Later property was purchased, a house was built, with the help of family and friends.  There was warm running water and an electric stove. Imagine all the delectable items prepared there.  My cousins were married.  Grandchildren arrived. Great grandchildren too.  Still, in all that, I was somehow given  a special place.  There was always room for me too.


We wrote to each other, year after year!  Once overseas telephone calls became affordable I would call so we could chat, up until the day when it became difficult for Helmi to hear.  The physical distance between us has been far, most of my life, yet Helmi always felt close.  I think she always will feel close!




My beloved Moster Helmi transitioned into another realm today!  Surrounded by her family holding her hands.  It is difficult for me to think of her not physically on this earth.  For me to write to, or visit, or hug, or speak to.  Something I will miss, terribly.


Yet I know she is like a perennial flower, reappearing in all of us who loved her endlessly.


She left us three weeks before turning the 100 year mark.  I don't think she wanted any fuss....


Thank you Moster Helmi for ALL that LOVE!

Monday, September 15, 2014

Heavy Mist and Swirling Thoughts....


We head out the door really early this Sunday morning, as we do every  mornings.  Ten minutes before six we are already going past the Ridgemark Lodge..... in the dark!  A flashlight would have been good to have as the ocean mist is thick and heavy.  Usually the mist stays on the opposite side of the Diablo Mountain Range but this morning it had spilled over.  Garbo's coat and my hair gets damp from the fog, as we go on our way,  down Paullus Drive.

As we walk in the dark I think about the fact that Garbo gives me such a sense of  security!  Without Garbo, would I be out stomping around in the dark?  Hardly!

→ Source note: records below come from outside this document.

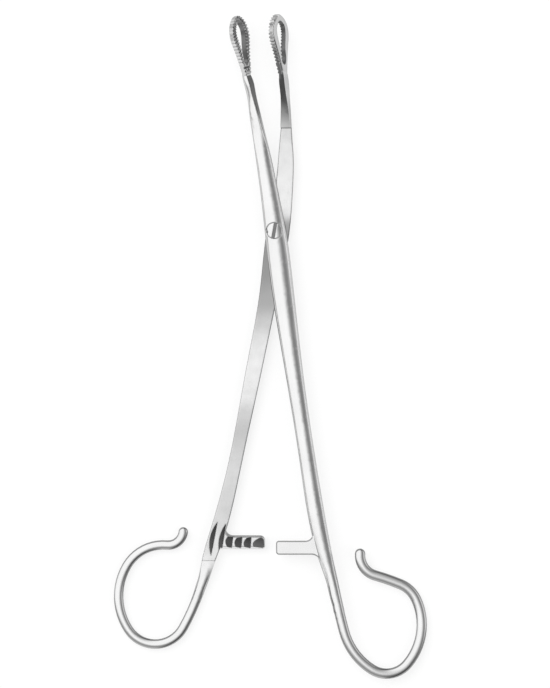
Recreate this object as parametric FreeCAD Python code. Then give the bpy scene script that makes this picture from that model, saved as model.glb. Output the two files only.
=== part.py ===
import FreeCAD, Part
import math
import os

V = FreeCAD.Vector

# The forceps lie on their back with the jaws towards +Y, open as they rest.
# Millimetres; the origin is where the pivot axis meets the ground back of the lock.

# Arm stock: a flat inner face and a crowned outer face
ARM_DEPTH = 3.0
LAP_CLEARANCE = 0.1
INNER_STOCK = 0.3
OUTER_STOCK = 0.25
CROWN_SLOPE = 26.0
SHOULDER_SHARE = 0.2
SECTION_ANGLES = (-130, -90, -50, -25, 0, 27, 54, 90, 126, 153, 180, 205)
ROD_ROUNDNESS = (0.97, 0.87, 0.65)
LOFT_DEGREE = 3

# Back arm, from the hook to the start of the neck: plan place and breadth
BACK_SHANK = (
    (-22.75, -108.8, 3.03),
    (-21.9, -106.4, 3.17),
    (-21.0, -103.6, 3.4),
    (-19.0, -96.4, 4.3),
    (-16.3, -88.0, 4.6),
    (-10.6, -64.0, 4.0),
    (-5.6, -39.0, 4.85),
    (-1.7, -18.7, 5.5),
    (0.9, -1.5, 6.9),
    (2.8, 12.0, 5.5),
    (3.5, 23.0, 4.5),
)

# Front arm, the same way
FRONT_SHANK = (
    (18.65, -111.0, 3.3),
    (17.8, -107.3, 3.45),
    (16.9, -103.6, 3.65),
    (14.9, -96.4, 4.5),
    (13.3, -89.2, 5.0),
    (9.2, -64.0, 4.8),
    (5.4, -39.0, 5.5),
    (2.4, -17.0, 6.6),
    (0.4, -1.0, 6.4),
    (-1.5, 11.3, 5.3),
    (-3.5, 23.0, 4.5),
)

# Necks: plan place, breadth, depth, then the shares done of the climb and of the turn to the jaw
BACK_NECK = (
    (3.6, 27.8, 3.6, 2.7, 0.17, 0.28),
    (3.6, 32.6, 2.9, 2.4, 0.37, 0.56),
    (3.5, 37.4, 2.4, 2.2, 0.59, 0.8),
    (3.2, 42.2, 2.0, 2.5, 0.81, 1.0),
)
FRONT_NECK = (
    (-4.5, 27.8, 3.8, 2.7, 0.3, 0.28),
    (-5.5, 32.6, 3.2, 2.4, 0.6, 0.56),
    (-6.4, 37.4, 2.5, 2.2, 0.8, 0.8),
    (-7.3, 42.2, 2.0, 2.5, 1.0, 1.0),
)

# Milling of the inner faces, from a little below the ratchet to the start of the necks
MILL_MARGIN = 3.5
MILL_TOP = 31.0
LOCK_FLAT_REACH = 13.0

# Finger hooks: rod, start and heading, then bends as radius and turn
ROD_STEP = 0.5
ROD_OVERLAP = 0.3
ROD_LAND = 1.1
ROD_SOCKET_GAIN = 1.03
BACK_ROD = 2.85
BACK_HOOK_START = (-23.7, -111.4)
BACK_HOOK_HEADING = 248.7
BACK_HOOK_BENDS = ((63.0, -8.0), (9.6, -117.4), (18.3, -63.5), (12.6, -65.2), (4.5, 89.0))
FRONT_ROD = 3.15
FRONT_HOOK_START = (19.47, -114.45)
FRONT_HOOK_HEADING = 283.4
FRONT_HOOK_BENDS = (
    (300.0, 1.1),
    (19.5, 43.6),
    (8.3, 81.0),
    (18.0, 66.0),
    (9.0, 42.2),
    (68.0, 6.9),
    (6.3, -78.6),
)

# Pivot screw and its fits
HEAD_DIA = 4.7
HEAD_WEB = 1.6
BEARING_DIA = 3.2
THREAD_DIA = 2.8
HEAD_CLEARANCE = 0.12
BEARING_CLEARANCE = 0.04
SEAT_CLEARANCE = 0.05
SLOT_WIDTH = 0.95
SLOT_DEPTH = 0.6
SLOT_TURN = 10.0

# Ratchet bars: their plan, then the teeth cut into the faces that meet
BAR_DEPTH = 2.5
BACK_BAR_TIP = -2.8
BACK_BAR_TOP = -91.5
BACK_BAR_HEIGHT = 4.1
BACK_BAR_CORNERS = (1.5, 1.0)
BACK_BAR_ROOTS = (2.4, 1.0)
BACK_FLARE_RISE = 7.5
BACK_FLARE_DROP = 2.2
BAR_STAGGER = 1.5
FRONT_BAR_TIP = 0.5
FRONT_BAR_HEIGHT = 4.2
FRONT_BAR_CORNERS = (0.9, 0.9)
FRONT_BAR_ROOTS = (2.2, 3.0)
FRONT_FLARE_RISE = 5.0
FRONT_FLARE_DROP = 3.8
FLARE_INSET = 0.35
CORE_INSET = 1.8
BAR_ROUND = 0.4
BAR_BEVEL = 0.7
TOOTH_PITCH = 1.68
TOOTH_WIDTH = 2.15
TOOTH_DEPTH = 0.5
SHORT_WHEEL = 8.0
LONG_WHEEL = 28.0
LONG_WIDTH = 1.35
LEAD_ANGLE = -1.6
LEAD_WIDTH = 3.9
BACK_FIRST_TOOTH = -4.31
BACK_SHORT_TEETH = 3
BACK_LONG_TEETH = 2
FRONT_FIRST_TOOTH = 1.2
FRONT_TEETH = 4

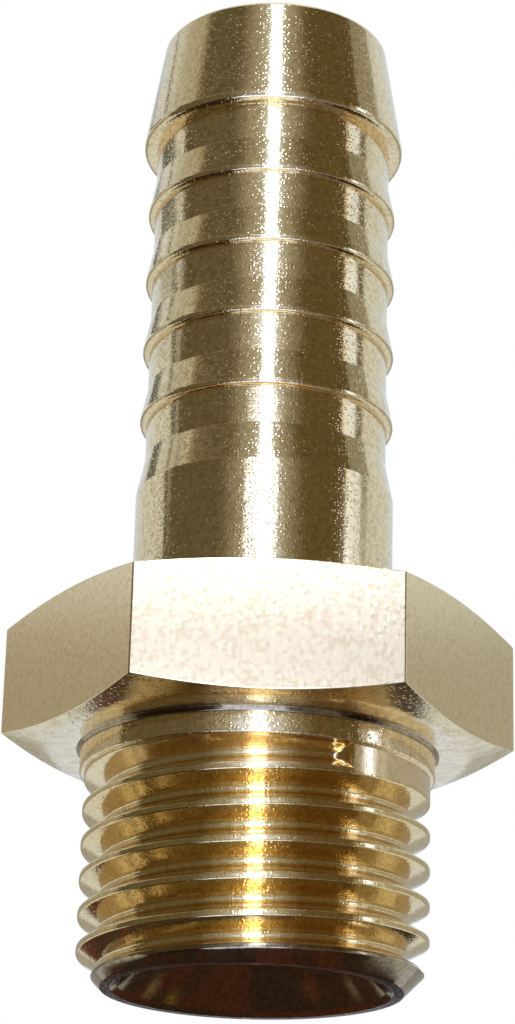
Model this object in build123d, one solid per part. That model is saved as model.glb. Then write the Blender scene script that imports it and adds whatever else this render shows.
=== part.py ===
from build123d import *
from math import radians, sqrt, tan
import os

# Hose nipple turned from one length of hexagon brass bar, in millimetres.
# The axis is Z. The origin is the middle of the thread's end face, and the hose tail points up.
# Two flats of the hexagon face -Y and +Y.

# Pipe thread: 1/4 inch parallel, right-hand, 19 turns to the inch, 55 degree form
THREAD_MAJOR_DIAMETER = 13.157
THREAD_PITCH = 1.337
THREAD_ANGLE = 55.0
THREAD_FLAT = 0.223
THREAD_SHANK_LENGTH = 8.1
LAST_GROOVE_TO_COLLAR = 0.355
RUN_OUT_ANGLE = -60.0

# Plain collar between the thread and the hexagon
COLLAR_DIAMETER = 13.52
COLLAR_LENGTH = 0.95
COLLAR_ROOT = 0.15

# Mouth at the thread end: a thin flat lip, a broken edge and a conical seat
MOUTH_DIAMETER = 10.5
MOUTH_EDGE_BREAK = 0.2
LIP_WIDTH = 0.4
SEAT_CONE_ANGLE = 60.0
END_CHAMFER_ANGLE = 45.0

# Hexagon, with both ends turned off at a shallow angle
HEX_ACROSS_FLATS = 17.0
HEX_LENGTH = 5.15
HEX_FACE_MARGIN = 0.45
HEX_LOWER_CHAMFER_ANGLE = 17.8
HEX_UPPER_CHAMFER_ANGLE = 14.2

# Hose tail: plain stem, barbs and a long tip cone
STEM_DIAMETER = 10.12
STEM_LENGTH = 5.15
BARB_COUNT = 5
BARB_PITCH = 3.03
BARB_CREST_DIAMETER = 10.12
FIRST_CREST_DIAMETER = 10.68
BARB_NECK_DIAMETER = 9.5
BARB_NECK_LENGTH = 1.5
TIP_DIAMETER = 9.16
TIP_CONE_LENGTH = 4.7
TIP_EDGE_BREAK = 0.12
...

She is growing up our girl!  Developing a more mature look and sensibility about her.  We are learning a lot at dog class she and I with Tiffany as a positive instructor with much knowledge and patience.
This morning we meet a couple of dogs and their owners as we are about half way done with our close to two hour morning walk and towards the end as we are on our way back home we meet one of Garbo's favorite people!  She gets to snuggle and nuzzle.  Our friend gets her "Garbo fix" and off we go to start our day.  It is fun to think that even our dogs have favorites.

To our delight we see a post from Pernilla on Facebook today about Katia - Garbo's Mom-she won yet another prestigious prize in Eslöv's International Dog Show!  3,500 dogs were competing!  The Vi'Skaly's dogs are amazing!  As someone said:  "what a family"!

Today is the day the citizens in Sweden vote for a new government.  It is with bated breath I await the results..... Will those in the populous fearful of those different from themselves gain large numbers of votes?  It is too early to tell as I write this, Oh, how I hope not.

Sweden is a very progressive country!  People there have, for the most part, such a different outlook on how things should and could be.  Thinking in the collective rather than the "I".  Caring about Mother Earth with more fervor.  Working hard to change the equality gap.  May they continue to go forward...... Is it perfect there?  No.  But it is a fabulous place.  I am indeed proud to be swedish and yes, I voted too!

There is yet another fire burning in Oakhurst as I write this.  Reportedly an arsonist has now been caught, while families are fleeing from the fire!  Hoping fervently that old friends, Brian and his family, Penny Pie, our many ex-customers and everyone else, will be safe!

My mom on the left and Helmi "my other mom."

As we trot down the streets and pathways here, Garbo and I, my thoughts travel to Sweden and hover above and around my Moster Helmi .. (Mothers Sister - or Auntie.)  She will turn the 100 year mark the very 1 of October!  Feeling tired and weak these days, my cousins inform me.  I hold my breath! Imagining a time without her in my life.  Selfishly thinking of the loss of my "childhood" as she, my beloved Other Mother has forever been the link.  She has always been my "touchstone," my "rock," ever since I was a  very little girl.